At first, you might have a hard time imagining how to boil your own story down to such a catchy kernel. But it turns out that the kernel of your own memoir might be lurking beneath the surface, in the psychological drama that was taking place inside your mind and emotions. By searching through your dreams and setbacks, you discover the drama that was taking place on a psychological plane. Why did you behave that way? What made you do those things? How did you overcome the fears, self-doubts, and discouragement?

Revealing your interior life

Many memoirs develop the interior story and bring it out into the open. For example, Look Me in the Eye by John Robison is not noteworthy because of a specific set of circumstances, but rather because his experiences all took place within the mental context of undiagnosed Asperger’s Syndrome. William Styron’s memoir Darkness Visible brought depression into the public view, and Kay Redfield’s Unquiet Mind did the same for Bipolar Disorder.

These special psychological states of mind go on for years or a whole life, but in fact, all of us have been thrown into dramatic and important states of mind at various times. For example, grieving can become an incredibly important journey filled with drama. Similarly, when a crisis occurs in our lives for any reason, we must dig for courage, and attempt to overcome fears and discouragement. Such states of mind are ordinary in the sense that they happen to everyone, and extraordinary in the sense that they push us to the tipping point between courage and despair. Such states are worth writing about:

Grieving

In grieving, we must somehow reclaim our sense of poise in a world which is now missing one of its most important features. By reading memoirs of such experiences we can learn how the author coped and increase our empathy and understanding of that process.

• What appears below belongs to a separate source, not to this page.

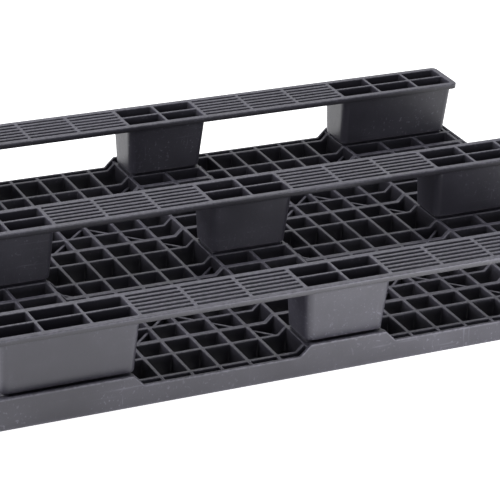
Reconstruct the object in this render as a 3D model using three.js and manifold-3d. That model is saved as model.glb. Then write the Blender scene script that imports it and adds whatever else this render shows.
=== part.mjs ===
// Plastic pallet, 1200 x 800 x 150 mm, lying upside down on its load face.
// One deck moulding carries three skids; each skid is one moulding with three hollow feet, and
// two self-tapping screws hold each foot to the deck.
//
// Frame: millimetres, +Z up, origin at the middle of the load face, which lies on z = 0.
// +X runs along the skids and +Y across them. The skids' ground faces are at z = HEIGHT.

import * as THREE from 'three';
import { mergeGeometries, mergeVertices } from 'three/addons/utils/BufferGeometryUtils.js';
import Module from 'manifold-3d';

const wasm = await Module();
wasm.setup();

// ---------------------------------------------------------------- driving dimensions

const LENGTH = 1200;
const WIDTH = 800;
const HEIGHT = 150;
const FIT_GAP = 0.3; // air left between two mouldings that touch
const CUT_MARGIN = 10; // how far a cutting block runs past the piece it cuts

// Deck
const RIB_TOP = 36; // ribs and rim in the fork ways
const FRAME_TOP = 48; // ribs raised under and beside the feet
const LIP_TOP = 54; // rim raised beside the feet on the long sides
const RIB = 5.5;
const HEAVY_RIB = 9;
const RIM_WALL = 5.5;
const END_INSET = 12; // outer end face to the middle of the rib inside it
const DECK_CORNER = 10;
const SHEET = 3.5; // closed load sheet under the slots behind the rim
const BAY_CELLS = 6; // cells between two foot frames, both ways
const WAY = [85, 353]; // fork way at RIB_TOP; its sides lean out at 45 degrees
const BRACE = 5;
const BRACE_TOP = 29;

// Foot frames, measured at the middle of their ribs
const ROW_PITCH = 350; // middle skid to outer skid
const MIDDLE_ROW_HALF = 35; // half of the middle row's inside, across the skid
const OUTER_ROW_HALF = 32; // the same for the two outer rows
const MIDDLE_FRAME_HALF = 68.5;
const END_FRAME_START = 369;
const END_FRAME_CELLS = 3;
const SOCKET_FLOOR = 5; // closed plate of the deck under each foot
const SEAT_TOP = 30; // ribs and bosses that carry the foot's floor

// Skid
const SKID_LENGTH = 1194;
const SKID_WIDTH = 90;
const STRIP = 10; // thickness of the ground strip
const STRIP_CORNER = 10;
const STRIP_BORDER = 10.5;
const CROSS_RIB = 5.5;
const PANELS = 3; // grating panels between two feet
const SLOTS = 6; // slots across one grating panel
const SLOT_WIDTH = 6.5;

// Feet
const FOOT_TOP_HALF_WIDTH = 42.5; // under the ground strip
const FOOT_LOW_HALF_WIDTH = 36.5; // on the frame
const MIDDLE_FOOT_TOP_HALF = 76;
const MIDDLE_FOOT_LOW_HALF = 68.5;
const END_FOOT_TOP = [357.2, 588];
const END_FOOT_LOW = [362, 581];
const FOOT_CORNER = 13;
const FOOT_WALL = 5; // at the foot's floor
const MIDDLE_FOOT_CELL_LINES = [-72.5, 0, 72.5]; // ends of the cells and ribs between, at the ground face
const END_FOOT_CELL_LINES = [360.7, 436.2, 515.2, 586];
const FOOT_RIB = 4.5;
const FOOT_FLOOR = 5;
const CELL_CORNER = 2.5;
const SPIGOT_HALF_WIDTH = 28.4; // part of a foot that drops inside its frame
const SPIGOT_PLAY = 0.8; // spigot to the ribs at the ends of the frame

// Screws
const SCREW_SHANK_RADIUS = 2.6;
const SCREW_HEAD_RADIUS = 5.5;
const SCREW_HEAD = 3.4;
const SCREW_REACH = 20; // below the foot's floor
const BOSS_RADIUS = 8;
const PILOT_DEPTH = 22;
const ROUND_SEGMENTS = 8;

// ---------------------------------------------------------------- materials

const moulded = new THREE.MeshStandardMaterial({ color: 0x2e2d33, roughness: 0.55, metalness: 0 });
const deckPlastic = new THREE.MeshStandardMaterial({ color: 0x2a292f, roughness: 0.6, metalness: 0 });
const zinc = new THREE.MeshStandardMaterial({ color: 0x9a9c9f, roughness: 0.35, metalness: 1 });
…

  • Robert Waxler’s Losing Jonathan, cowritten with his wife, chronicled the loss of the author’s son to a drug overdose, and the subsequent journey of grieving and healing.
  • In Kate Brestrup’s Here if You Need Me, after losing her husband in a freak auto accident, the author had to go on a long journey to understand not only her loss, but the very meaning of life and death.

Adapting to Midlife or other major changes

When you grow older, you realize that your self-image needs to adapt to new realities. A similar self-examination can take place when diagnosed with cancer, or anything that causes you to reframe your sense of self.

  • In My Ruby Slippers, Tracy Seeley is bounced out of her comfort-zone by a cancer diagnosis and goes looking for her roots in Kansas.
  • In Queen of the Road, psychiatrist Doreen Orion turned fifty and with her husband went looking for her new identity on a road trip through the United States.
  •  In Accidental Lessons, David Berner realizes that his successful career as a broadcaster is no longer fulfilling. He quits and takes a job as a school teacher.

Of course there is more to every memoir than just the few facts on the cover. Sometimes the sheer beauty of excellent storytelling can turn what appears on the surface to be ordinary into an exquisite act of art. Theresa Weir’s memoir Orchard is about marrying a farmer and moving to a farm. On the surface these facts look stunningly ordinary. Inside, the author weaves these features into a beautiful, revealing glimpse into the heart of her individual life experience.

Writing Prompt
Write a blurb for your proposed memoir that would emphasize your search for psychological identity and wholeness. Did you want to achieve dignity, purpose, or courage? What obstacles did you need to overcome in order to achieve this goal? How did you grow? What lessons did you learn?